Jornada Semanal, domingo 24 de octubre  de 2004           núm. 503

NMORALES MUÑOZ.



EL CIELO EN LA PIEL

Le mot est sauvage
Edmond Jabes

 Esa facultad corrosiva, libertadora y toral que el poeta egipcio Edmond Jabes veía (o quería ver) en la palabra se encuentra en El cielo en la piel, del joven dramaturgo Edgar Chías, obra que la compañía Tapioca Inn, en esta ocasión con la dirección de la aún más joven Mahalat Sánchez, lleva a escena en La Capilla de Coyoacán. La palabra hablada no sólo como objeto de recuperación gozosa, sino como motor dramático y eje rector del hecho escénico.

El texto de Chías no sólo se inscribe dentro de la corriente que, a lo largo de la última década y media, se sublevó ante el predominio del multimedia y la espectacularidad de gran formato y devolvió el teatro a las catacumbas, rescatando la proximidad física, la actoralidad desnuda y (a veces) al texto dramático en sí, al fin y al cabo elementos esenciales del hecho teatral, como las vías para zafarse de la vacuidad y el efectismo. También abreva de la tradición, en su tiempo ruptura, de Poesía en Voz Alta, el movimiento de mediados del siglo pasado, con participantes como Octavio Paz, Juan José Arreola y José Luis Ibáñez, que reposicionó a la palabra como centro de la teatralidad.

Relato escénico que en primera instancia se bifurca y eventualmente se ramifica en varios vectores, El cielo en la piel es asimismo una irrupción en lo femenino y una declaración de principios para quienes no casamos con el ideal de belleza física que la sociedad impone como llave del éxito y de la aceptación. Pero la premisa no se limita, desde luego, a una mera apología de quienes no son Brad Pitt o Mónica Bellucci; se trata de una exploración del cuerpo como prisión asfixiante, como continente de una psique cuya afectación social y circunstancial se le contrapone y le exige, si no una dicotomía definitiva, sí al menos algo más de libertad. La fealdad es entonces clave de la neurosis y la antisocialización, determinando una postura ante el mundo y ante el otro.

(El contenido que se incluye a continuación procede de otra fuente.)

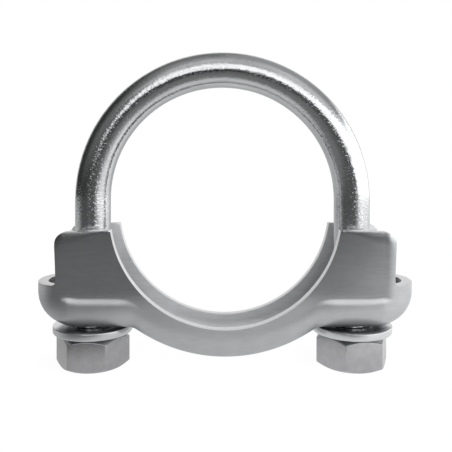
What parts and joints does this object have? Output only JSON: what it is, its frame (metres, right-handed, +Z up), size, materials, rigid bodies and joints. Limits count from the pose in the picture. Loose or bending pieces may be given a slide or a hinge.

A la manera del modelo de la tradición oral china que se supone dio origen a Las mil y una noches (aquella caja laberíntica en la que se entretejen historias a su vez independientes y complementarias), la obra se cuenta y se justifica a sí misma, en una propuesta totalizadora que, no obstante su grandilocuencia, atina a convertirse en un material escénico estimulante, como lo corrobora el trabajo de la directora. Lo anterior pasa por convenir, primero con los intérpretes y luego con el público, en que se está ante un texto que busca escuchas antes que espectadores. Y se logra merced a la pericia narrativa, al sostenimiento de un ritmo textual e intertextual consistente a pesar de lo deliberadamente hiperbólico y sobreadjetivado del escrito; pero sobre todo, a la creación de una protagonista (Georgina Ságar) que evade lugares comunes y se erige sólida, empática gracias al humor sardónico y casi siempre subterráneo del autor. Pese a recargarse tanto en la oralidad, la obra corrobora el apotegma que enunciara Gordon Craig, para quien la gente de teatro es hija del bailarín antes que del escenógrafo.

El trabajo de Mahalat Sánchez, directora debutante, es una de las sorpresas más sobresalientes de este año teatral. Quizás se eche de menos, tomando en cuenta que parte de un texto heterodoxo, una puesta que subvirtiera de plano lo representacional, que rompiera con las convenciones de uso del espacio y de relación física con el público y se situara más cerca de lo parateatral. Pero aun así, con un manejo más apegado a las normas tradicionales (lo que trastoca, por ejemplo, lo espacial, donde la escenografía de Atenea Chávez se vuelve poco significativa), su puesta en escena domeña un texto bronco y delicado, apostando por una ilustración más bien cómica, y por un juego actoral que evidencie las múltiples transiciones entre una historia y otra. Haciéndose de un tempo preciso y regular, Mahalat consigue que sus actores construyan mentalmente la narración antes de proyectarla, proveyéndoles de herramientas que saquen el mejor partido de su registro para conformar un estilo histriónico compacto y uniforme. Aún cuando son ellas (Ságar y Claudia Trejo, notables ambas) quienes lucen más desde el texto mismo, también Iván Cortés y Alejandro Morales se incorporan perfectamente al discurso escénico. Sin duda alguna un proyecto fresco y refrescante, que saca a relucir a una directora incipiente pero ya muy capaz, y confirma a un autor que, junto con otros de su generación (Ayhllón,LEGOM, Musalem) comienza a dar sus primeros textos definitivos.